Network connectivity
Incident Report for Ravelin

Google Load Balancer Outage

From - Tuesday 17th July 2018, 20:14 UTC
Until - Tuesday 17th July 2018, 20:52 UTC


Tuesday 17th July 2018 (all times are UTC)
  • 18:58 - Triggered live 500s errors alert
  • 19:04 - 500s alert recovered
  • 20:15 - Requests passing through load balancers to our APIs nosedive
  • 20:18 - Triggered live 500s errors alert
  • 20:18 - On call engineer gets paged, Slack alerts summon other engineers as well
  • 20:18 - Initially Google status page is only reporting an earlier issue with Stackdriver metrics
  • 20:18 - Getting 502’s from Grafana, Prometheus, Ravelin API & Ravelin dashboard
  • 20:19 - Pingdom alert arrives is DOWN
  • 20:20 - Can still SSH into machines and they are running fine - just no one can talk to them
  • 20:39 - Updated with details of outage
  • 20:40 - Also notified clients via Slack support channels
  • 20:44 - Google acknowledge Stackdriver / AppEngine / Cloud Networking global outages
  • 20:44 - Pingdom alert arrives is UP
  • 20:52 - Connectivity is resumed and network traffic increases again
  • 21:06 - Update that issue is resolved and being monitored
  • 21:06 - Notify clients via Slack again
  • 21:42 - Update that everything is normal again.

Data Loss

We are unable to measure the amount of data loss. ​The API was almost totally unavailable, there was a small portion of traffic still passing through to the platform.

Root Cause

The root cause of the unavailability of the Ravelin API’s and dashboard was due to a global outage of Google’s load balancer in front of our GCP Compute machines.

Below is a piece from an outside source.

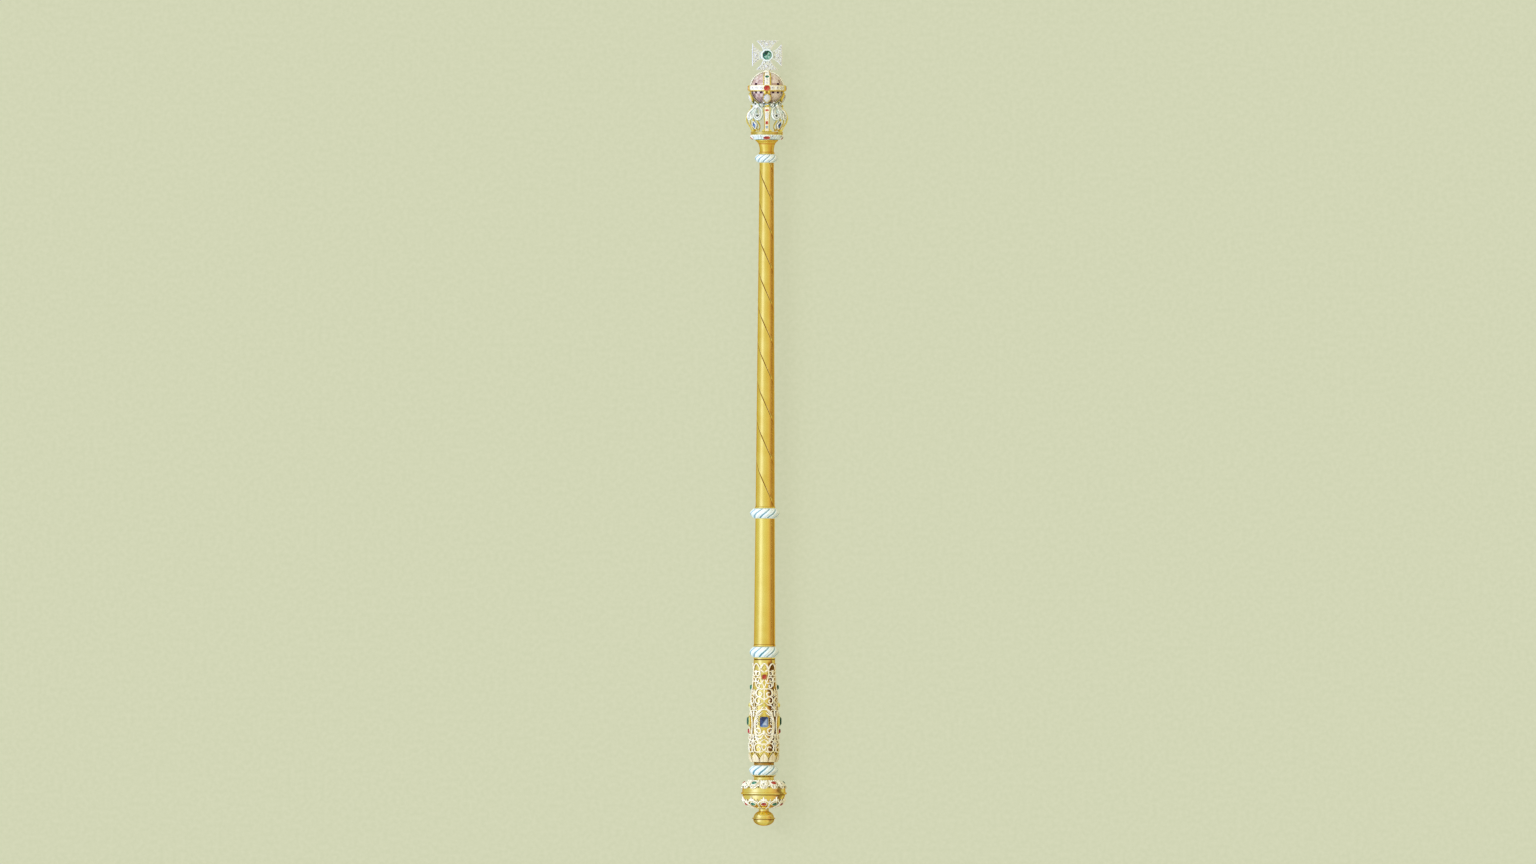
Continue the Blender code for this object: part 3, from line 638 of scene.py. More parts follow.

We are currently awaiting Google’s own post mortem on this incident, to help us understand how we can possibly mitigate this type of failure in the future.

Action Items

  • Improve time between initial alerts to updating status page & notifying clients
  • Investigate how we can make our platform more resilient to similar load balancer failures in the future (pending Google’s own post mortem)
Posted Jul 18, 2018 - 14:24 BST

This incident has been resolved
Posted Jul 17, 2018 - 21:44 BST
We are continuing to monitor for any further issues.
Posted Jul 17, 2018 - 21:06 BST
Our network connectivity issues appear to have been resolved by our cloud provider. We are continuing to monitor the platform carefully.
Posted Jul 17, 2018 - 20:59 BST
We are continuing to investigate this issue.
Posted Jul 17, 2018 - 20:44 BST
Clients are currently experiencing connectivity issues with our API's and Dashboard. Our engineers are currently working on a resolution to this issue. Please check here for further updates.
Posted Jul 17, 2018 - 20:39 BST
This incident affected: API and Dashboard.